Человек заварил чай, поставил на стол и не пьет его. Это может означать кризис возраста, а может — задумчивость юного рассеянного человека. Вещи, которые могут быть по-разному прочитаны, чувственны и осязаемы, но не являются символическим. Перед нами, скорее, паттерн, в который ты можешь попадать в разные периоды жизни. Потеряться можно в любом возрасте, а растерянность у каждого из нас связана с разными вещами, но мы все понимаем, что это такое — крутиться на одном месте и чувствовать, что выход где-то рядом. Вот бы его найти. 

Ксения Перетрухина

Мы вытягиваем сцену и зрительный зал вдоль, и сцена получается такого размера, что зритель никогда не может видеть ее целиком, только фрагмент.

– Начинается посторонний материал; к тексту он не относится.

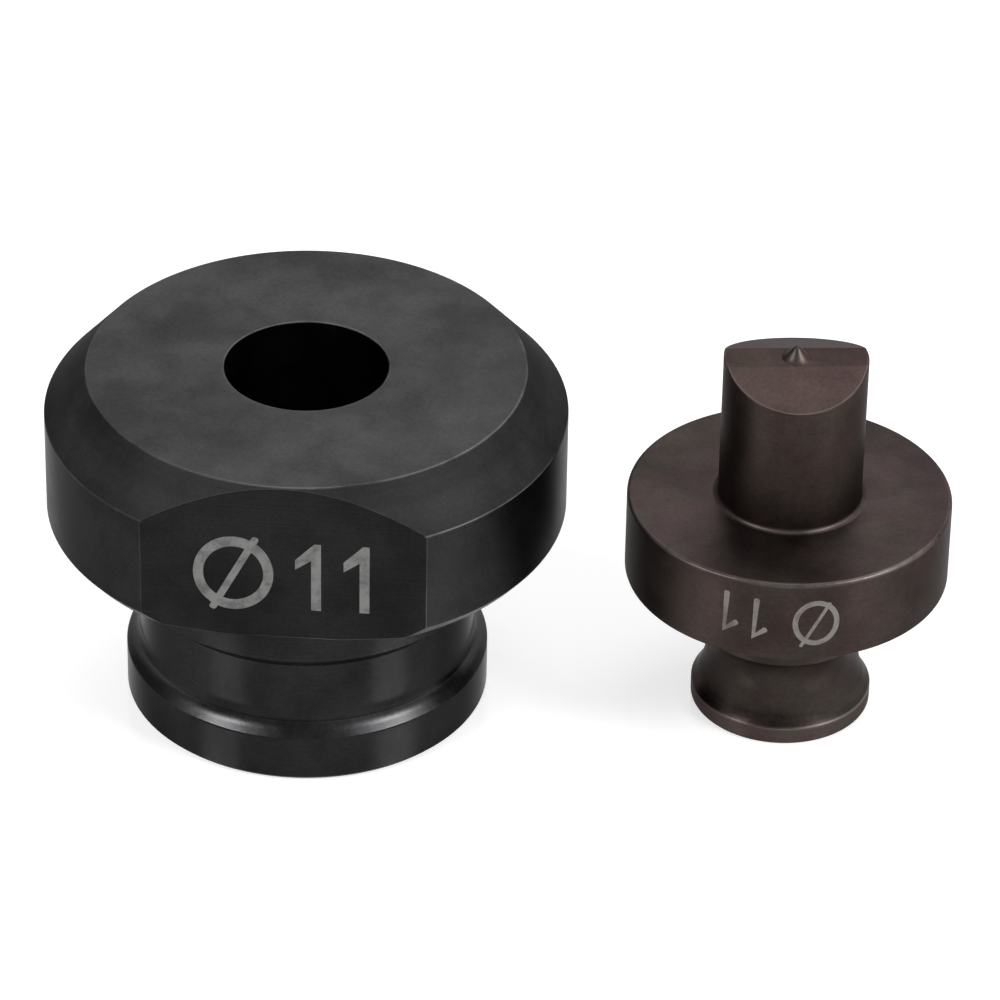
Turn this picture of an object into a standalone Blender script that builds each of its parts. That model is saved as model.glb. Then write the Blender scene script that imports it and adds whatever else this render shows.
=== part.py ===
"""Punch and die of a hydraulic hole punch, standing side by side on their bases.

The die is a turned steel ring with one flat on its flange and a grooved spigot below.
The punch stands nose up: a grooved shank, a flange and a round nose with a roof shaped end.
Metres, +Z up, the middle of the pair at the origin and both bases on z = 0.
"""
import math

import bpy

mm = 0.001

# The pair as it stands
gap_between_flanges = 4.6 * mm
punch_set_back = 1.2 * mm

# Hole that the pair cuts
hole_diameter = 11.0 * mm
bore_clearance = 1.5 * mm

# Die, heights measured up from its base
die_height = 28.7 * mm
die_seat_height = 15.4 * mm
die_spigot_diameter = 28.1 * mm
die_flange_overhang = 5.9 * mm
die_flat_depth = 3.05 * mm
die_top_chamfer_width = 3.2 * mm
die_top_chamfer_height = 3.6 * mm
die_edge_chamfer_width = 0.75 * mm
die_edge_chamfer_height = 0.9 * mm
die_underside_fall_width = 1.8 * mm
die_underside_fall = 0.55 * mm
die_lip_height = 3.9 * mm
die_groove_width = 7.2 * mm
die_groove_depth = 1.05 * mm
die_foot_chamfer = 0.38 * mm
die_mouth_break = 0.12 * mm
die_land_length = 10.0 * mm
die_relief_step = 1.5 * mm

# Punch, heights measured up from its base
punch_shank_diameter = 13.95 * mm
punch_lip_height = 1.5 * mm
punch_groove_width = 6.0 * mm
punch_groove_depth = 1.0 * mm
punch_foot_radius = 0.37 * mm
punch_seat_height = 11.9 * mm
punch_flange_overhang = 5.475 * mm
punch_flange_thickness = 6.85 * mm
punch_flange_chamfer = 0.42 * mm
punch_nose_fillet = 0.45 * mm
punch_nose_length = 12.3 * mm
nose_strip_width = 2.68 * mm
nose_roof_angle = math.radians(22)
nose_roof_turn = math.radians(6.3)
nib_height = 1.0 * mm
nib_margin = 0.15 * mm
nib_tip_diameter = 0.5 * mm

# How finely round shapes are divided
die_steps = 96
punch_steps = 72
groove_steps = 10
corner_steps = 3
sharp_angle = math.radians(28)
cut_overrun = 1.0 * mm

# Sizes that follow from those above
nose_radius = hole_diameter / 2
bore_radius = (hole_diameter + bore_clearance) / 2
relief_radius = bore_radius + die_relief_step
die_spigot_radius = die_spigot_diameter / 2
die_radius = die_spigot_radius + die_flange_overhang
die_flat_distance = die_radius - die_flat_depth
shank_radius = punch_shank_diameter / 2
punch_radius = shank_radius + punch_flange_overhang
punch_flange_top = punch_seat_height + punch_flange_thickness
nose_top = punch_flange_top + punch_nose_length
half_length = die_radius + gap_between_flanges / 2 + punch_radius
die_place = (die_radius - half_length, -die_flat_depth / 2, 0)
punch_place = (half_length - punch_radius, die_place[1] + punch_set_back, 0)


def arc(centre, radius, start, end, steps):
    """Points (radius, height) on a round stretch of a turned profile, angles in radians."""
    points = []
    for step in range(steps + 1):
        angle = start + (end - start) * step / steps
        points.append((centre[0] + radius * math.cos(angle), centre[1] + radius * math.sin(angle)))
    return points


def steel(name, colour, roughness):
    """Blackened tool steel."""
    material = bpy.data.materials.new(name)
    material.use_nodes = True
    shader = material.node_tree.nodes["Principled BSDF"]
    shader.inputs["Base Color"].default_value = colour
    shader.inputs["Roughness"].default_value = roughness
    shader.inputs["Metallic"].default_value = 1.0
    return material


def turned(name, profile, closed, steps, place, material):
    """A turned piece: its profile on +X, run round Z by a Screw modifier."""
    mesh = bpy.data.meshes.new(name)
    edges = [(index, index + 1) for index in range(len(profile) - 1)]
    if closed:
        edges.append((len(profile) - 1, 0))
    mesh.from_pydata([(radius, 0, height) for radius, height in profile], edges, [])
    piece = bpy.data.objects.new(name, mesh)
    pieces.objects.link(piece)
    piece.location = place
    screw = piece.modifiers.new("turn", 'SCREW')
    screw.steps = steps
    screw.render_steps = steps
    screw.use_merge_vertices = True
    screw.merge_threshold = 0.00001
    piece.data.materials.append(material)
    return piece


def cutting_block(name, size, corner, place, turn):
    """A box that starts at corner from its own origin; it is only used to cut."""
    bpy.ops.mesh.primitive_cube_add(size=1)
    block = bpy.context.active_object
    block.name = name
    for vertex in block.data.vertices:
        for axis in range(3):
            vertex.co[axis] = corner[axis] + (vertex.co[axis] + 0.5) * size[axis]
    block.location = place
    block.rotation_euler = turn
    block.hide_render = True
    block.display_type = 'WIRE'
    for collection in block.users_collection:
        collection.objects.unlink(block)
    cutters.objects.link(block)
    return block


def cut(piece, block):
    """Take the block away from the piece."""
    difference = piece.modifiers.new(block.name, 'BOOLEAN')
    difference.operation = 'DIFFERENCE'
    difference.solver = 'EXACT'
    difference.object = block


def shade(piece):
    """Smooth round faces with sharp turned edges, after the cuts."""
    bpy.context.view_layer.update()
    graph = bpy.context.evaluated_depsgraph_get()
    mesh = bpy.data.meshes.new_from_object(piece.evaluated_get(graph))
    mesh.shade_smooth()
    mesh.set_sharp_from_angle(angle=sharp_angle)
    piece.modifiers.clear()
    piece.data = mesh


def make_die():
    """The die: working face, chamfered flange, grooved spigot and stepped bore."""
    chamfer_foot = die_seat_height + die_underside_fall
    groove_top = die_lip_height + die_groove_width
    groove_radius = die_spigot_radius - die_groove_depth
    land_foot = die_height - die_land_length
    profile = [
        (bore_radius + die_mouth_break, die_height),
        (die_radius - die_top_chamfer_width, die_height),
        (die_radius, die_height - die_top_chamfer_height),
        (die_radius, chamfer_foot + die_edge_chamfer_height),
        (die_radius - die_edge_chamfer_width, chamfer_foot),
        (die_radius - die_edge_chamfer_width - die_underside_fall_width, die_seat_height),
        (die_spigot_radius, die_seat_height),
        (die_spigot_radius, groove_top),
        (groove_radius, groove_top - die_groove_depth),
        (groove_radius, die_lip_height + die_groove_depth),
        (die_spigot_radius, die_lip_height),
        (die_spigot_radius, die_foot_chamfer),
        (die_spigot_radius - die_foot_chamfer, 0),
        (relief_radius, 0),
        (relief_radius, land_foot - die_relief_step),
        (bore_radius, land_foot),
        (bore_radius, die_height - die_mouth_break),
    ]
    finish = steel("black_oxide", (0.055, 0.055, 0.056, 1), 0.38)
    die = turned("die", profile, True, die_steps, die_place, finish)

    # The flat stops the die from turning in its holder
    flat = cutting_block(
        "die_flat_cutter",
        (2 * die_radius + 2 * cut_overrun, die_flat_depth + cut_overrun, die_height + 2 * cut_overrun),
        (-die_radius - cut_overrun, -die_radius - cut_overrun, -cut_overrun),
        die_place,
        (0, 0, 0),
    )
    cut(die, flat)
    shade(die)
    return die


def make_punch():
    """The punch: round foot, grooved shank, flange and nose with a centring nib."""
    neck_half = punch_groove_width / 2
    neck_arc = (neck_half ** 2 + punch_groove_depth ** 2) / (2 * punch_groove_depth)
    neck_swing = math.asin(neck_half / neck_arc)
    neck_centre = (
        shank_radius - punch_groove_depth + neck_arc,
        punch_lip_height + neck_half,
    )
    foot_centre = (shank_radius - punch_foot_radius, punch_foot_radius)
    fillet_centre = (nose_radius + punch_nose_fillet, punch_flange_top + punch_nose_fillet)
    nib_radius = nose_strip_width / 2 - nib_margin

    profile = [
        (0, nose_top + nib_height),
        (nib_tip_diameter / 2, nose_top + nib_height - nib_tip_diameter / 4),
        (nib_radius, nose_top),
        (nose_radius, nose_top),
    ]
    profile += arc(fillet_centre, punch_nose_fillet, math.pi, 1.5 * math.pi, corner_steps)
    profile += [
        (punch_radius - punch_flange_chamfer, punch_flange_top),
        (punch_radius, punch_flange_top - punch_flange_chamfer),
        (punch_radius, punch_seat_height + punch_flange_chamfer),
        (punch_radius - punch_flange_chamfer, punch_seat_height),
        (shank_radius, punch_seat_height),
    ]
    profile += arc(neck_centre, neck_arc, math.pi - neck_swing, math.pi + neck_swing, groove_steps)
    profile += arc(foot_centre, punch_foot_radius, 0, -math.pi / 2, corner_steps)
    profile.append((0, 0))
    finish = steel("brown_black_oxide", (0.085, 0.068, 0.064, 1), 0.42)
    punch = turned("punch", profile, False, punch_steps, punch_place, finish)

    # Two slopes leave a flat strip across the nose, so that it starts the cut gently
    slope_length = nose_radius / math.cos(nose_roof_angle) + cut_overrun
    slope_height = nose_radius * math.tan(nose_roof_angle) + nib_height + cut_overrun
    for side, facing in (("back", nose_roof_turn), ("front", math.pi + nose_roof_turn)):
        across = -math.sin(facing) * nose_strip_width / 2
        away = math.cos(facing) * nose_strip_width / 2
        slope = cutting_block(
            "nose_" + side + "_cutter",
            (2 * nose_radius + 2 * cut_overrun, slope_length, slope_height),
            (-nose_radius - cut_overrun, 0, 0),
            (punch_place[0] + across, punch_place[1] + away, nose_top),
            (-nose_roof_angle, 0, facing),
        )
        cut(punch, slope)
    shade(punch)
    return punch


for old_object in list(bpy.data.objects):
    bpy.data.objects.remove(old_object)

pieces = bpy.data.collections.new("punch_and_die_set")
cutters = bpy.data.collections.new("cutters")
bpy.context.scene.collection.children.link(pieces)
bpy.context.scene.collection.children.link(cutters)
cutters.hide_render = True

make_die()
make_punch()
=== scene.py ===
"""Dressed model of a punch and die pair: blackened tool steel, standing on a pale floor.

The die lies left and the punch stands right, nose up, as the solids have them.
Metres, +Z up, in the frame that the solids share.
"""
import math

import bmesh
import bpy
from mathutils import Matrix, Vector


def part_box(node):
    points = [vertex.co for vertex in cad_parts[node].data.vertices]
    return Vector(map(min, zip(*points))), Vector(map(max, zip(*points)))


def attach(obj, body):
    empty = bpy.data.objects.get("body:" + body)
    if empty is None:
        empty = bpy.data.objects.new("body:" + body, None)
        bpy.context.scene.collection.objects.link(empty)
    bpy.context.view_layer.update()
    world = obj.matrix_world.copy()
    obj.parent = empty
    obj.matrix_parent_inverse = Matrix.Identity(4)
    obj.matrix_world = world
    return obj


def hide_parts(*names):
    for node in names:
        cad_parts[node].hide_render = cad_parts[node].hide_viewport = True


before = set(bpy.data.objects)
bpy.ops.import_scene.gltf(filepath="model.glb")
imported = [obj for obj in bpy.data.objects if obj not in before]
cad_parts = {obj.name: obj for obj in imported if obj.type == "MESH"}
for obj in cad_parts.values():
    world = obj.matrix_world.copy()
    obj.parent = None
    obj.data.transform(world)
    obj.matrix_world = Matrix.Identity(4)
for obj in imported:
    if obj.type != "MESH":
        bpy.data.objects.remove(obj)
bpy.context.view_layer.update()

# Camera: a long lens looks down on the pair from the front, a little from the right.
# It is turned a touch on its own axis, so that the bases lie as they do in a hand held picture.
mm = 0.001
camera_place = Vector((25.05, -376.74, 268.89)) * mm
camera_azimuth = math.radians(3.8)
camera_fall = math.radians(33.77)
camera_roll = math.radians(1.065)
camera_lens = 212.4
camera_film = 36.0
camera_near = 10 * mm
camera_far = 10.0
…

Для меня это важное ощущение, потому что боковым зрением тебе всегда кажется, что ты что-то пропускаешь и не можешь схватить событие целиком. Как мне кажется, это вполне  описывает современное восприятие реальности: мир не разворачивается к нам фронтально, мы считываем событие по фрагменту. Эта структура очень близка к поэтике Олега Нестерова, с ее темой недостижимости и неуловимости. 

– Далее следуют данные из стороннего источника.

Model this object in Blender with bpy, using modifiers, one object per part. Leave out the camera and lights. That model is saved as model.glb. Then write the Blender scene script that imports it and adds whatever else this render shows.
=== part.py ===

На этом ощущении и была построена, как ни странно, четкая партитура движений и структура пространства. Перед зрителем — воображаемая субъективная однокомнатная квартира, в которой есть кухня и комната. В кухне есть плита, шкафчик, чайник, стол, стул. В комнате — кровать и шкаф. Каждый из 12 циклов начинается с падения на кровать женского платья, каждый раз разного. В пространство заходит человек, идет на кухню, берет чайник, достает чашку, ждет, пока закипит вода, идет к столу, садится, мигает лампочка, он встает на стул, поправляет лампочку, отвлекается, идет к кровати, находит платье, реагирует на него, вешает в шкаф и уходит. Круг каждый раз проигрывается с изменением, каждый раз все происходит немножко по-разному — так маркируются годы и показывается цикличность жизни

У минимализма есть важный выразительный момент — когда чего-то мало, это воспринимается ярче,  любые микроизменения становятся существенными, в вычищенном пространстве мы начинаем считывать мельчайшие смыслы.